The chart below takes a look at the median sales price of homes in the city of Arcadia California from 2007 to April 2015. The median sales price was $659,000 during January 2007, whereas by the end of April 2015 it was $1,050,000.
The majority of Chinese purchases are all-cash sales. Many Chinese buyers attend invitation-only real estate trade shows. Sitting in Shanghai or Beijing, they see videos of California properties complete with walk-throughs of the homes and their surrounding neighborhoods. Potential buyers bid on the homes they're interested in purchasing. Here's how Realtor Michi Olson of Alain Pinel Realtors described the process: "There's no loan contingency, no inspection and no appraisal.
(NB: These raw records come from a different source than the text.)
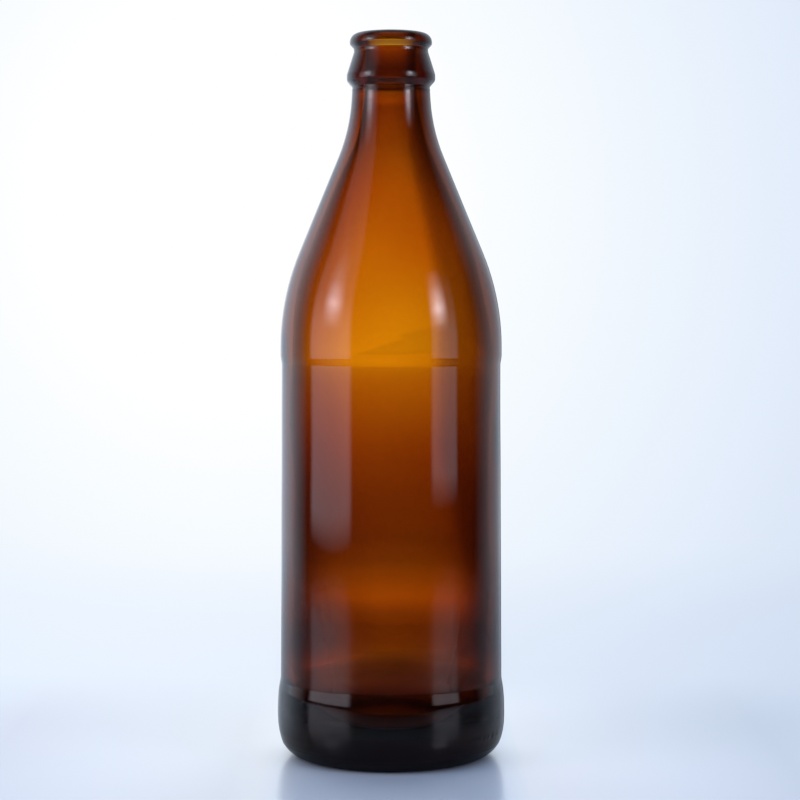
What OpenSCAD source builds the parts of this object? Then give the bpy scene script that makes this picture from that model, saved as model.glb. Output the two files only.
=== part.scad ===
// Long-neck beverage bottle with a crown finish, blown from one gather of amber glass.
// Every length is in millimetres. The bottle stands on z = 0 and its axis is the Z axis.
// The wall is one closed outline of straight lines and tangent arcs, turned about that axis.

/* [Body] */
// Height from the table to the sealing face of the lip
bottle_h = 234.3; // [226:0.1:250]
// Diameter of the heel band, the widest part of the bottle
heel_d = 74.2; // [73:0.1:77]
// Height up to which the heel band keeps its full width
heel_band_h = 18.2; // [16:0.1:20]
// Height over which the heel band eases in to its upper edge
heel_ease_h = 4; // [3:0.1:5]
// How far the heel band has drawn in at its upper edge
heel_edge_in = 0.4; // [0.1:0.05:0.5]
// Height of the step from the upper edge of the heel to the label panel
heel_step_h = 3.1; // [2.5:0.1:5]
// Diameter of the label panel at its foot
panel_foot_d = 72.2; // [71:0.1:72.6]
// Diameter of the label panel at its upper edge
panel_top_d = 71.1; // [70:0.1:71.5]
// Height of the upper edge of the label panel
panel_top_h = 127.6; // [115:0.1:131]
// Height of the ledge between the label panel and the shoulder
shoulder_step_h = 2.3; // [1.5:0.1:3.5]
// Diameter of the shoulder above its ledge
shoulder_d = 71.9; // [71.7:0.1:72.8]
// Height at which the shoulder's upright line meets the line of the cone
shoulder_h = 148.9; // [146:0.1:156]
// Diameter of the neck at its root, where the cone's line meets it
neck_root_d = 26.8; // [26:0.1:29]
// Diameter of the neck right under the crown finish
neck_d = 25; // [24.6:0.1:25.8]
// Length of the neck from its root to the crown finish
neck_l = 13.8; // [11:0.1:18]

/* [Rounding of the body] */
// Radius between the bearing ring and the heel
heel_corner_r = 9; // [3:0.1:9.4]
// Radius of the heel's swelling side
heel_side_r = 30; // [20:1:50]
// Lean of the heel below its swelling, in degrees from upright
heel_lean = 16; // [10:0.1:20]
// Height of the corner that the heel's swelling side rounds
heel_side_h = 9.5; // [8:0.1:11]
// Radius where the heel band starts to ease in
heel_band_r = 60; // [20:1:80]
// Radius of the upper edge of the heel band
heel_edge_r = 6; // [2:1:12]
// Radius of the hollow at the foot of the label panel
panel_foot_r = 4; // [2:1:10]
// Radius of both curves of the shoulder ledge
shoulder_step_r = 6; // [2:1:10]
// Radius of the shoulder
shoulder_r = 79; // [50:1:82]
// Radius of the curve from the cone into the neck
neck_r = 58; // [30:1:68]

/* [Crown finish] */
// Diameter of the lip that a crown closure grips
lip_d = 26.6; // [26.3:0.1:26.9]
// Height of the lip from its lower corner to the sealing face
lip_h = 3.6; // [3.4:0.1:4.2]
// Radius of the lip's outer shoulder
lip_r = 2.9; // [2:0.1:3]
// Radius of the lip's inner edge
lip_bore_r = 0.9; // [0.5:0.1:1.2]
// Height of the slope under the lip
lip_under_h = 1.4; // [1:0.1:1.6]
// Diameter of the locking groove under the lip
groove_d = 24; // [23.4:0.1:24.6]
// Height of the locking groove
groove_h = 1.2; // [0.9:0.1:1.6]
// Height of the flare from the groove to the reinforcing ring
flare_h = 7.2; // [6:0.1:8]
// Diameter of the reinforcing ring
ring_d = 28.6; // [28.2:0.1:29.4]
// Height of the reinforcing ring's upright face
ring_h = 1.9; // [1.6:0.1:3]
// Height of the slope under the reinforcing ring
ring_under_h = 2; // [1.5:0.1:2.5]
// Radius of the reinforcing ring's upper edge
ring_top_r = 3; // [1:0.1:4]
// Radius of the reinforcing ring's lower edge
ring_foot_r = 1.4; // [0.8:0.1:2]
// Radius of the hollows of the finish, in the groove and under the ring
finish_hollow_r = 0.9; // [0.5:0.1:1.4]

/* [Glass walls] */
// Diameter of the mouth bore
bore_d = 16.6; // [15.6:0.1:17.6]
// Length of the mouth bore from the sealing face
bore_l = 19; // [17:0.5:24]
// Wall at the root of the neck, measured across the axis
neck_wall = 3.4; // [2.6:0.1:4.2]
// Wall of the shoulder, measured across the axis
shoulder_wall = 3.3; // [2.4:0.1:4.2]
// Wall at the upper edge of the label panel
panel_wall = 3.1; // [2.4:0.1:4.2]
// Wall at the foot of the label panel
foot_wall = 4.4; // [3:0.1:5]
// Thickness of the floor at its centre
floor_t = 5.6; // [4:0.1:8]
// Height that the floor falls from its centre to its rim
floor_fall = 3; // [1:0.1:3.6]
// Radius of the inner corner between the wall and the floor
floor_corner_r = 13; // [8:1:18]
// Radius of the curve from the bore into the neck
bore_blend_r = 30; // [15:1:40]

/* [Base] */
// Inner diameter of the bearing ring
bearing_d = 54; // [50:0.5:56]
// Radius of the bearing ring's inner edge
bearing_r = 2; // [1:0.1:3]
// Width of the slope that rises from the bearing ring to the push-up
push_rim_w = 4; // [3:0.1:6]
// Height of the rim of the push-up
push_rim_h = 2; // [1.4:0.1:2.4]
// Height of the push-up at its centre
push_h = 4.2; // [3:0.1:6]
// Diameter of the level centre of the push-up and of the floor over it
push_centre_d = 20; // [10:1:26]
// Radius of the dome over the push-up
push_r = 45; // [20:1:60]

/* [Stippling under the base] */
// Number of grip notches around the bearing ring
notch_count = 60; // [40:4:80]
// Width of one notch
notch_w = 1.4; // [0.8:0.1:1.8]
// Depth of one notch
notch_t = 0.35; // [0.2:0.05:0.5]
// Distance of a notch's inner end from the inner edge of the bearing ring
notch_inset = 1; // [0.6:0.1:3]

/* [Hidden] */

// Degrees of turn that one straight facet line of an arc stands for
arc_step = 3;
// Facets around the axis; the wall's surfaces are still true cones and cylinders
$fn = 180;
// Share of a straight line that the arcs at its two ends may use up
arc_share = 0.98;

neck_top_z = bottle_h - lip_h - lip_under_h - groove_h - flare_h - ring_h - ring_under_h;
neck_root_z = neck_top_z - neck_l;
ring_foot_z = neck_top_z + ring_under_h;
ring_top_z = ring_foot_z + ring_h;
groove_foot_z = ring_top_z + flare_h;
groove_top_z = groove_foot_z + groove_h;
lip_foot_z = groove_top_z + lip_under_h;
shoulder_foot_z = panel_top_h + shoulder_step_h;
heel_edge_z = heel_band_h + heel_ease_h;
panel_foot_z = heel_edge_z + heel_step_h;
heel_foot_r = heel_d / 2 - heel_side_h * tan(heel_lean);
floor_z = push_h + floor_t;

// Outside of the glass from the centre of the push-up to the sealing face, as [r, z, radius]
outside = [
    [0, push_h, 0],
    [push_centre_d / 2, push_h, push_r],
    [bearing_d / 2 - push_rim_w, push_rim_h, bearing_r],
    [bearing_d / 2, 0, bearing_r],
    [heel_foot_r, 0, heel_corner_r],
    [heel_d / 2, heel_side_h, heel_side_r],
    [heel_d / 2, heel_band_h, heel_band_r],
    [heel_d / 2 - heel_edge_in, heel_edge_z, heel_edge_r],
    [panel_foot_d / 2, panel_foot_z, panel_foot_r],
    [panel_top_d / 2, panel_top_h, shoulder_step_r],
    [shoulder_d / 2, shoulder_foot_z, shoulder_step_r],
    [shoulder_d / 2, shoulder_h, shoulder_r],
    [neck_root_d / 2, neck_root_z, neck_r],
    [neck_d / 2, neck_top_z, finish_hollow_r],
    [ring_d / 2, ring_foot_z, ring_foot_r],
    [ring_d / 2, ring_top_z, ring_top_r],
    [groove_d / 2, groove_foot_z, finish_hollow_r],
    [groove_d / 2, groove_top_z, finish_hollow_r],
    [lip_d / 2, lip_foot_z, finish_hollow_r],
    [lip_d / 2, bottle_h, lip_r],
];

// Inside of the glass from the sealing face down to the centre of the floor, as [r, z, radius]
inside = [
    [bore_d / 2, bottle_h, lip_bore_r],
    [bore_d / 2, bottle_h - bore_l, bore_blend_r],
    [neck_root_d / 2 - neck_wall, neck_root_z, neck_r],
    [shoulder_d / 2 - shoulder_wall, shoulder_h, shoulder_r],
    [shoulder_d / 2 - shoulder_wall, shoulder_foot_z, shoulder_step_r],
    [panel_top_d / 2 - panel_wall, panel_top_h, shoulder_step_r],
    [panel_foot_d / 2 - foot_wall, floor_z - floor_fall, floor_corner_r],
    [push_centre_d / 2, floor_z, push_r],
    [0, floor_z, 0],
];

// The place of a corner without its radius
function spot(corner) = [corner[0], corner[1]];

// Heading of the line from corner i to the next, in degrees
function heading(path, i) =
    let (d = spot(path[i + 1]) - spot(path[i])) atan2(d[1], d[0]);

// Turn at corner i, in degrees from -180 to 180, positive to the left
function turn(path, i) =
    let (t = heading(path, i) - heading(path, i - 1)) t > 180 ? t - 360 : t < -180 ? t + 360 : t;

// Length of the line from corner i to the next
function line_l(path, i) = norm(spot(path[i + 1]) - spot(path[i]));

// How far from corner i its arc starts, before it is fitted to its lines
function reach(path, i) =
    i == 0 || i == len(path) - 1 ? 0 : path[i][2] * tan(abs(turn(path, i)) / 2);

// Share of its full radius that the arc at corner i can have between its neighbours
function fit(path, i) = min(
    1,
    arc_share * line_l(path, i - 1) / (reach(path, i - 1) + reach(path, i)),
    arc_share * line_l(path, i) / (reach(path, i) + reach(path, i + 1))
);

// Points of the tangent arc that rounds corner i, or the corner itself at an end of the path
function arc(path, i) =
    reach(path, i) == 0 ? [spot(path[i])] :
    let (
        from = heading(path, i - 1),
        bend = turn(path, i),
        side = sign(bend),
        r = path[i][2] * fit(path, i),
        start = spot(path[i]) - reach(path, i) * fit(path, i) * [cos(from), sin(from)],
        centre = start + side * r * [-sin(from), cos(from)],
        count = ceil(abs(bend) / arc_step)
    )
    [for (k = [0 : count]) let (a = from - side * 90 + bend * k / count) centre + r * [cos(a), sin(a)]];

// Outline with every corner rounded
function rounded(path) = [for (i = [0 : len(path) - 1]) each arc(path, i)];

// The glass wall, with its mouth bore, its hollow and its push-up
module glass_wall() {
    rotate_extrude()
        polygon(rounded(concat(outside, inside)));
}

// One grip notch: a level groove that runs out over the corner of the heel
module notch() {
    scoop_r = (notch_w * notch_w / 4 + notch_t * notch_t) / (2 * notch_t);
    translate([bearing_d / 2 + notch_inset, 0, notch_t - scoop_r])
        rotate([0, 90, 0])
            cylinder(r = scoop_r, h = heel_foot_r - bearing_d / 2);
}

module glass_bottle() {
    color("saddlebrown")
        difference() {
            glass_wall();
            for (k = [0 : notch_count - 1])
                rotate([0, 0, 360 * k / notch_count])
                    notch();
        }
}

glass_bottle();
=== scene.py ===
"""Amber glass bottle with a crown finish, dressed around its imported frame.

The bottle is one piece of blown glass. Its visible surface is a lathe form worked out with numpy: an outline
of straight lines and tangent arcs, turned about the Z axis, with the marks that the mould leaves on it.
All lengths are in millimetres until a mesh is made, and in metres from there on.
"""

import logging
import math
from dataclasses import dataclass
from enum import Enum

import bpy
import numpy as np
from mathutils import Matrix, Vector


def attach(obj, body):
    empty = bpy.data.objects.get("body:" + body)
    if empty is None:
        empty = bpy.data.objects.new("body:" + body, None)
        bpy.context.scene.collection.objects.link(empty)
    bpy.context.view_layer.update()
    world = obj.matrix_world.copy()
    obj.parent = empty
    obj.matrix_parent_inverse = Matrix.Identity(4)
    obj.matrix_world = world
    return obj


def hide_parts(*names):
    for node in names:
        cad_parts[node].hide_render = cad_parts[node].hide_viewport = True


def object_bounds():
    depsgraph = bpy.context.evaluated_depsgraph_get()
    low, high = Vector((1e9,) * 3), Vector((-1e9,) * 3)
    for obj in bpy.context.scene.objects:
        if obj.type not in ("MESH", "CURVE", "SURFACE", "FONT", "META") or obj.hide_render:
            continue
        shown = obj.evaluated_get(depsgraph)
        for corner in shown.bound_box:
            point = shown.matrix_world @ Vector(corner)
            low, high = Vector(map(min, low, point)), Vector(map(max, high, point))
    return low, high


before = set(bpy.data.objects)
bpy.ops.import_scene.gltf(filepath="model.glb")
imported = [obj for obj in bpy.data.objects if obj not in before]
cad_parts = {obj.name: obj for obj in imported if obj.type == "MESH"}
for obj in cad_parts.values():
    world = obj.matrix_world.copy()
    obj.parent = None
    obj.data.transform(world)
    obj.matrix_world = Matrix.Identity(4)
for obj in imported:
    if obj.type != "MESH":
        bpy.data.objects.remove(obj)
CAD_LOW, CAD_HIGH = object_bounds()

LOG = logging.getLogger("bottle")
MM = 0.001
FULL_TURN = 2.0 * math.pi

# Share of a straight line that the arcs at its two ends may use up
ARC_SHARE = 0.98
# Heights that differ by less than this count as level
LEVEL_STEP = 1e-4
# Stands in for a length of nothing where one divides by it
TINY = 1e-9
# How much narrower the dressed heel is than the CAD's, so that its low dots and waves stay inside the CAD box
BOX_CLEARANCE = 0.06
# How often light may cross or leave a surface: through the glass, and through the clear rim of the floor
GLASS_BOUNCES = 24
CLEAR_BOUNCES = 16

# A linear colour, the stops of a ramp of colours and of plain numbers, and what a Math node takes in
Colour = tuple[float, float, float]
ColourStops = tuple[tuple[float, Colour], ...]
GreyStops = tuple[tuple[float, float], ...]
Value = float | bpy.types.NodeSocket


class Node(Enum):
    """Names that the frame and its record use."""

    BOTTLE = "glass_bottle"
    BODY = "root"
    GLASS_SLOT = "amber_glass"


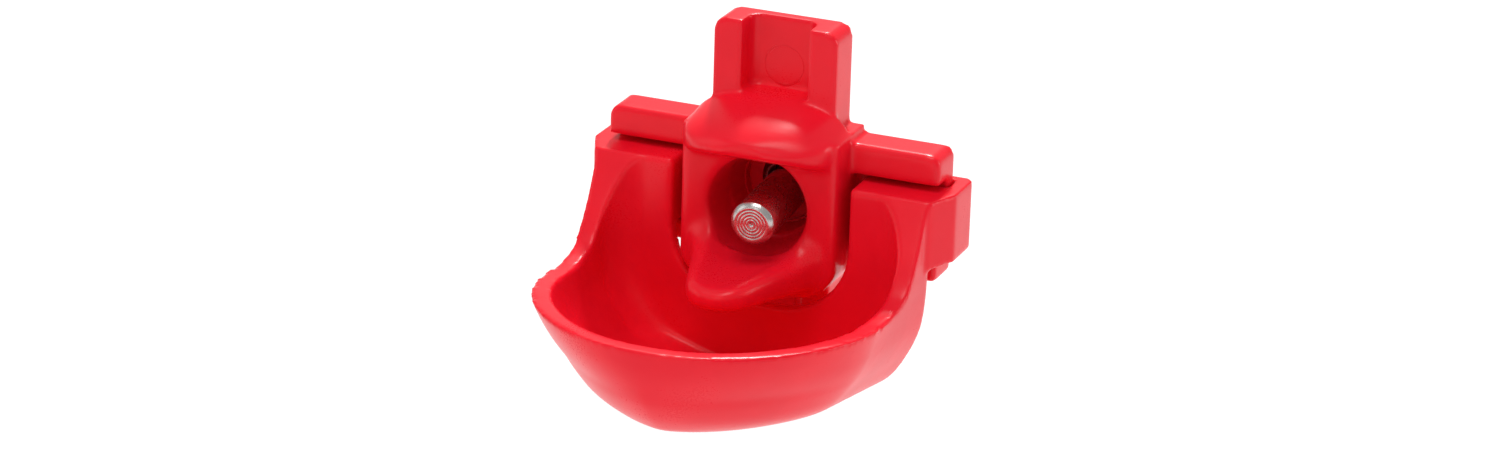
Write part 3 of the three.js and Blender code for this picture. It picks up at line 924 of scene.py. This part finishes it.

We just had one in the East Bay with 53 offers and the property went for $200,000 over the asking price."
Many of the homes remain vacant during most of the year. They're called "ghost houses." Some are purchased as investments while others are bought for future use. Smart buyers are aware the flood of all-cash purchases is driving up real estate prices, so they're buying now instead of waiting for when they're ready to move to the U.S.
Unless you live or plan on buying real estate in the California coastal regions, you're probably not impacted by all of this. If you're fortunate enough to live in a California coastal regions, your property value is probably increasing a great deal. Better yet if you plan to move away from the area, you'll most likely make a large profit on the sale of your house.
There are a couple downsides to this real estate boom. Higher home values are driving up property taxes for the coastal regions. People wanting to move to the area may not be able to afford the higher prices or can't compete with the cash offers being made by the Chinese investors. Yet, this influx of cash and tax dollars are still a positive impact to California's municipalities, real estate agencies, and businesses in general.